On Sunday, Warren celebrated the major milestone with his closest family, friends and city residents.
The pandemic has made it difficult all around for celebrations. However, the community really showed up for a drive-thru birthday party for the Frisco native. Dozens of vehicles, including fire trucks and city service vehicles, lined the parade route.
Warren's connection to the city is legendary. He had 19 other classmates in his 1938 graduating class at Frisco High School. He has outlived them all.
"Every day I sit down at the table I have a class reunion right there," laughed Warren.
He is known to many as "Mr. Frisco." He was born in the city, raised in the city, and was even mayor for seven years. He told WFAA that he would never call himself Mr. Frisco, but he understands why the moniker has taken off.
"That's a name somebody else gave me," said Warren.
The Frisco treasure has a parkway named after him, a Main Street clock, a sports complex and even a burger named after him. That is a testament to the man who gave his everything to the city where he was born and raised. He would lead this little cotton-town into a mega-city bursting at the seams.
Warren could also still point to areas in town where he would pick cotton. He said Frisco was known for it and had six cotton gins.
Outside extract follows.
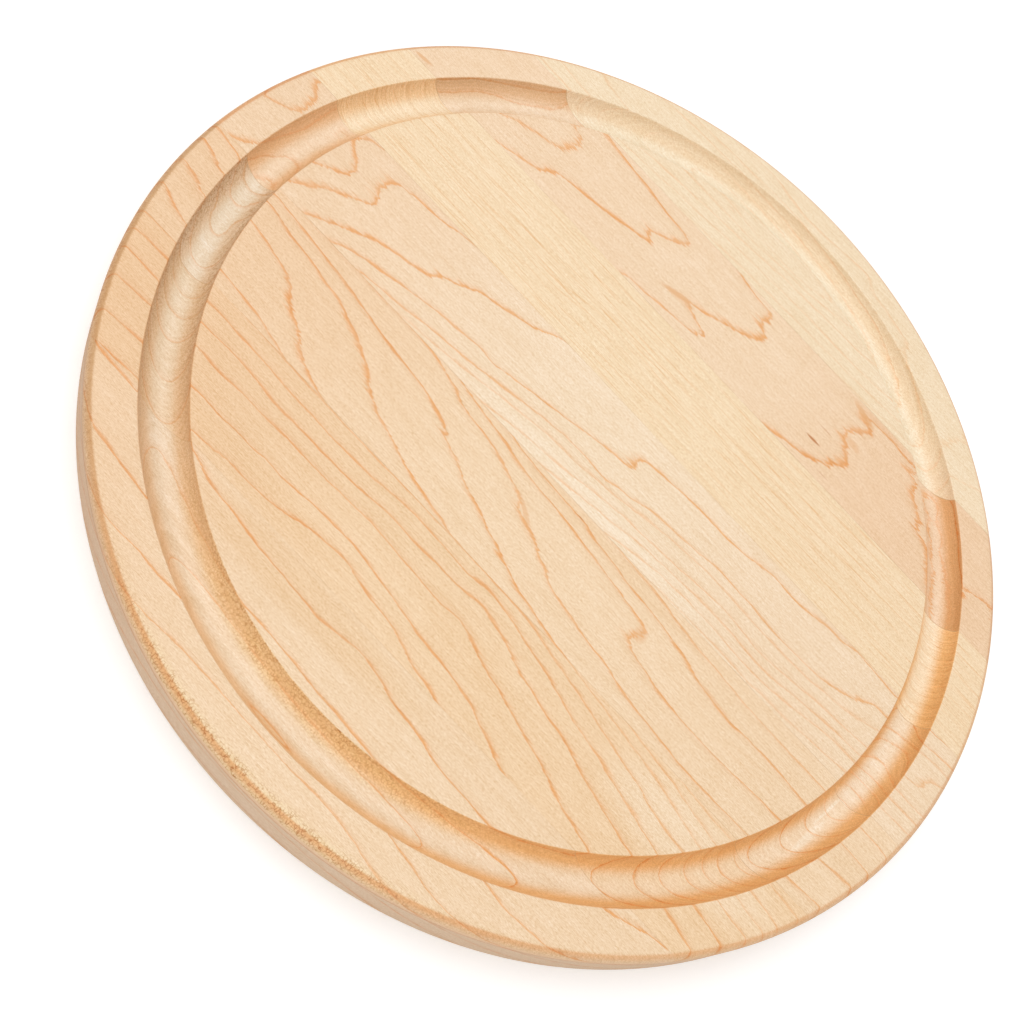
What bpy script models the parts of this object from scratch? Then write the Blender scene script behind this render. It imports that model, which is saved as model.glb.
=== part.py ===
"""A round steak board of seven edge-glued maple staves, with a juice groove cut round its face.

The board lies flat, with its underside at Z = 0 and its centre on the Z axis. The grain of every
stave runs along X, and the staves lie side by side along Y, the back edge of the board at +Y.
"""

import math

import bmesh
import bpy

MM = 0.001
INCH = 25.4 * MM

# The whole board
BOARD_DIAMETER = 13.5 * INCH
BOARD_THICKNESS = 0.75 * INCH
TOP_ROUNDING = 3.2 * MM
UNDERSIDE_EASING = 1.5 * MM

# The juice groove, cut by a round-nosed bit that is led round in a circle
RIM_WIDTH = 15.5 * MM
GROOVE_NOSE_RADIUS = 5 / 16 * INCH
GROOVE_DEPTH = 6.9 * MM
GROOVE_EDGE_SANDING = 0.5 * MM

# The glue-up: where the first joint lies behind the board's centre, and the staves in front of it
BACK_JOINT_Y = 110.4 * MM
SECOND_STAVE_WIDTH = 45.2 * MM
THIRD_STAVE_WIDTH = 41.5 * MM
CENTRE_STAVE_WIDTH = 44.8 * MM
FIFTH_STAVE_WIDTH = 44.7 * MM
SIXTH_STAVE_WIDTH = 44.4 * MM

# How much longer, wider and thicker than the finished board the stock of a stave is
STOCK_ALLOWANCE = 6 * MM

# Facets
TURNS = 192
ROUNDING_STEPS = 5
EASING_STEPS = 3
SANDING_STEPS = 2
GROOVE_STEPS = 12
SHARP_ANGLE = math.radians(35)
MERGE_DISTANCE = 0.01 * MM

# Colour and roughness of each stave, from the back edge to the front edge
STAVE_FINISHES = {
    "stave_1_back_edge": ((0.88, 0.70, 0.49), 0.52),
    "stave_2_flame_grain": ((0.86, 0.63, 0.43), 0.50),
    "stave_3_quarter_sawn": ((0.87, 0.66, 0.44), 0.48),
    "stave_4_centre": ((0.88, 0.67, 0.46), 0.50),
    "stave_5_slanting_grain": ((0.86, 0.61, 0.39), 0.50),
    "stave_6_wavy_grain": ((0.85, 0.60, 0.38), 0.50),
    "stave_7_front_edge": ((0.87, 0.65, 0.43), 0.52),
}


def remove_everything():
    for obj in list(bpy.data.objects):
        bpy.data.objects.remove(obj, do_unlink=True)


def new_collection(name):
    collection = bpy.data.collections.new(name)
    bpy.context.scene.collection.children.link(collection)
    return collection


def new_object(name, mesh, collection):
    obj = bpy.data.objects.new(name, mesh)
    collection.objects.link(obj)
    return obj


def arc(centre, radius, start, end, steps):
    """Points (radius from the axis, height) along an arc, by its angle above the outward level."""
    points = []
    for step in range(steps + 1):
        angle = start + (end - start) * step / steps
        out = centre[0] + radius * math.cos(angle)
        height = centre[1] + radius * math.sin(angle)
        points.append((out, height))
    return points


def joined(*runs):
    """The runs of points as one line, without a point that lies on the one before it."""
    line = []
    for run in runs:
        for point in run:
            if not line or math.dist(line[-1], point) > MERGE_DISTANCE:
                line.append(point)
    return line


def groove_profile():
    """The groove's section from its inner edge to its outer edge, with both edges sanded over.

    The nose of the bit is a circle whose lowest point lies GROOVE_DEPTH under the face. Each edge
    is a small arc that touches both the face and that circle, so the two circles' centres lie one
    radius plus the other apart. A groove deeper than its nose has upright walls above the circle.
    """
    nose = GROOVE_NOSE_RADIUS
    sanding = GROOVE_EDGE_SANDING
    nose_height = BOARD_THICKNESS - GROOVE_DEPTH + nose
    sanding_height = BOARD_THICKNESS - sanding
    drop = max(nose_height - sanding_height, 0)
    reach = math.sqrt((nose + sanding) ** 2 - drop**2)
    lean = math.asin(drop / (nose + sanding))
    centre = BOARD_DIAMETER / 2 - RIM_WIDTH - reach

    inner_edge = (centre - reach, sanding_height)
    outer_edge = (centre + reach, sanding_height)
    return joined(
        arc(inner_edge, sanding, math.pi / 2, lean, SANDING_STEPS),
        arc((centre, nose_height), nose, math.pi + lean, math.tau - lean, GROOVE_STEPS),
        arc(outer_edge, sanding, math.pi - lean, math.pi / 2, SANDING_STEPS),
    )


def board_profile():
    """The whole board's section, from the middle of its face over the rim to the underside."""
    radius = BOARD_DIAMETER / 2
    rounding_centre = (radius - TOP_ROUNDING, BOARD_THICKNESS - TOP_ROUNDING)
    easing_centre = (radius - UNDERSIDE_EASING, UNDERSIDE_EASING)
    return joined(
        [(0, BOARD_THICKNESS)],
        groove_profile(),
        arc(rounding_centre, TOP_ROUNDING, math.pi / 2, 0, ROUNDING_STEPS),
        arc(easing_centre, UNDERSIDE_EASING, 0, -math.pi / 2, EASING_STEPS),
        [(0, 0)],
    )


def turned_board(collection):
    """The finished round form that every stave is cut to: the section turned about the Z axis."""
    mesh = bpy.data.meshes.new("round_form")
    points = [(out, 0, height) for out, height in board_profile()]
    edges = [(index, index + 1) for index in range(len(points) - 1)]
    mesh.from_pydata(points, edges, [])
    form = new_object("round_form", mesh, collection)
    screw = form.modifiers.new("Turning", "SCREW")
    screw.axis = "Z"
    screw.angle = math.tau
    screw.steps = TURNS
    screw.render_steps = TURNS
    screw.use_merge_vertices = True
    screw.merge_threshold = MERGE_DISTANCE
    form.hide_render = True
    form.display_type = "WIRE"
    return form


def joint_places():
    """Where the staves end along Y, from the back of the stock to its front."""
    stock_edge = BOARD_DIAMETER / 2 + STOCK_ALLOWANCE
    places = [stock_edge, BACK_JOINT_Y]
    inner_widths = (
        SECOND_STAVE_WIDTH,
        THIRD_STAVE_WIDTH,
        CENTRE_STAVE_WIDTH,
        FIFTH_STAVE_WIDTH,
        SIXTH_STAVE_WIDTH,
    )
    for width in inner_widths:
        places.append(places[-1] - width)
    places.append(-stock_edge)
    return places


def planed_stock(name, back_y, front_y, collection):
    """A stave as it comes from the planer: a straight board, oversize but at its glued edges."""
    half_length = BOARD_DIAMETER / 2 + STOCK_ALLOWANCE
    body = bmesh.new()
    bmesh.ops.create_cube(body, size=2)
    for vert in body.verts:
        vert.co.x *= half_length
        vert.co.y = back_y if vert.co.y > 0 else front_y
        vert.co.z = BOARD_THICKNESS + STOCK_ALLOWANCE if vert.co.z > 0 else -STOCK_ALLOWANCE
    mesh = bpy.data.meshes.new(name)
    body.to_mesh(mesh)
    body.free()
    return new_object(name, mesh, collection)


def cut_to(stave, form):
    """Cuts the stock to the round form, and shades its turned surfaces smooth."""
    cut = stave.modifiers.new("Round and groove", "BOOLEAN")
    cut.operation = "INTERSECT"
    cut.solver = "EXACT"
    cut.object = form
    evaluated = stave.evaluated_get(bpy.context.evaluated_depsgraph_get())
    mesh = bpy.data.meshes.new_from_object(evaluated)
    mesh.name = stave.name
    stock = stave.data
    stave.modifiers.clear()
    stave.data = mesh
    bpy.data.meshes.remove(stock)
    mesh.shade_smooth()
    mesh.set_sharp_from_angle(angle=SHARP_ANGLE)


def oiled_maple(name, colour, roughness):
    material = bpy.data.materials.new(name)
    material.use_nodes = True
    shader = material.node_tree.nodes["Principled BSDF"]
    shader.inputs["Base Color"].default_value = (*colour, 1)
    shader.inputs["Roughness"].default_value = roughness
    shader.inputs["Metallic"].default_value = 0
    return material


def build_board():
    board = new_collection("steak_board")
    guides = new_collection("guides")
    form = turned_board(guides)
    places = joint_places()
    for index, (name, (colour, roughness)) in enumerate(STAVE_FINISHES.items()):
        stave = planed_stock(name, places[index], places[index + 1], board)
        cut_to(stave, form)
        stave.data.materials.clear()
        stave.data.materials.append(oiled_maple(name, colour, roughness))


remove_everything()
build_board()
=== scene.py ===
# %% [markdown]
# # A round steak board
#
# The real thing is a slab of seven hard maple staves, glued edge to edge, cut round, with a groove
# for the meat juice turned near its rim, then sanded and oiled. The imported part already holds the
# seven staves in their true sizes. This lesson gives each of them a finer turned surface and the
# wood's own figure: growth lines that run through the body of the stave, so that the same line is
# seen on the face, goes down into the groove as an oval and comes up again on the rim.

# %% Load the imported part
import math
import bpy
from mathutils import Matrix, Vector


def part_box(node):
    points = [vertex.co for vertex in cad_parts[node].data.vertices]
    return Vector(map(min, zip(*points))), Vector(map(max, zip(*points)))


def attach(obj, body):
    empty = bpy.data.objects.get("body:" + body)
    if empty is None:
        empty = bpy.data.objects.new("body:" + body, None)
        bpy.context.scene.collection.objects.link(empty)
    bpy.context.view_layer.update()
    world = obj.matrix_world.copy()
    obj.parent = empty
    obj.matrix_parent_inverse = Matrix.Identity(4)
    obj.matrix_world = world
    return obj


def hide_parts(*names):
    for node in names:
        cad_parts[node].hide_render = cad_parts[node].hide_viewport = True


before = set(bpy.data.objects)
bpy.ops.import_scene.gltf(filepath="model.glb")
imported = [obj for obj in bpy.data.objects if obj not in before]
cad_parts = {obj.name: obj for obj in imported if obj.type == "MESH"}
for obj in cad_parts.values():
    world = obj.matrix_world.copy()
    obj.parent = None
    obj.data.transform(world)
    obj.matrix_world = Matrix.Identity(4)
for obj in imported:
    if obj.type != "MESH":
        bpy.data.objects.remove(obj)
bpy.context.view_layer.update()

from types import SimpleNamespace

import bmesh
import bpy
import numpy as np
from mathutils import Matrix, Vector

MM = 0.001

# %% [markdown]
# ## The section that is turned
#
# A round board is simplest to describe by half of its section: a line from the middle of the face,
# down and up through the groove, over the rounded rim and back under to the middle. It could be
# drawn by hand as a curve, but every bend in it is the arc of a real tool, so arcs are worked out
# from the tool's radius. The two edges of the groove are sanded over by a small arc that touches
# both the face and the round nose of the bit.

# %% Sizes of the board, in millimetres
RADIUS = 171.45
THICKNESS = 19.05
TOP_ROUNDING = 3.2
UNDERSIDE_EASING = 1.5
RIM_WIDTH = 15.5
NOSE_RADIUS = 7.9375
GROOVE_DEPTH = 6.9
EDGE_SANDING = 0.5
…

"Dad's been retired longer than he's worked," said his son Don Warren.
There is no shortage of stories for the World War II veteran. He was a troop carrier pilot and saw the plane in front of him and the plane behind him get shot down. He considers himself very lucky and grateful to be alive.
Bob Warren credits his longevity to keeping moving and eating a bowl of oatmeal every morning.
"You will wilt on the vine if you don't say active," he said.
He continues to live in Frisco in Parkview, which is a retirement community.
Sunday was not just a celebration of a man, but also felt like a celebration of the city that built that man.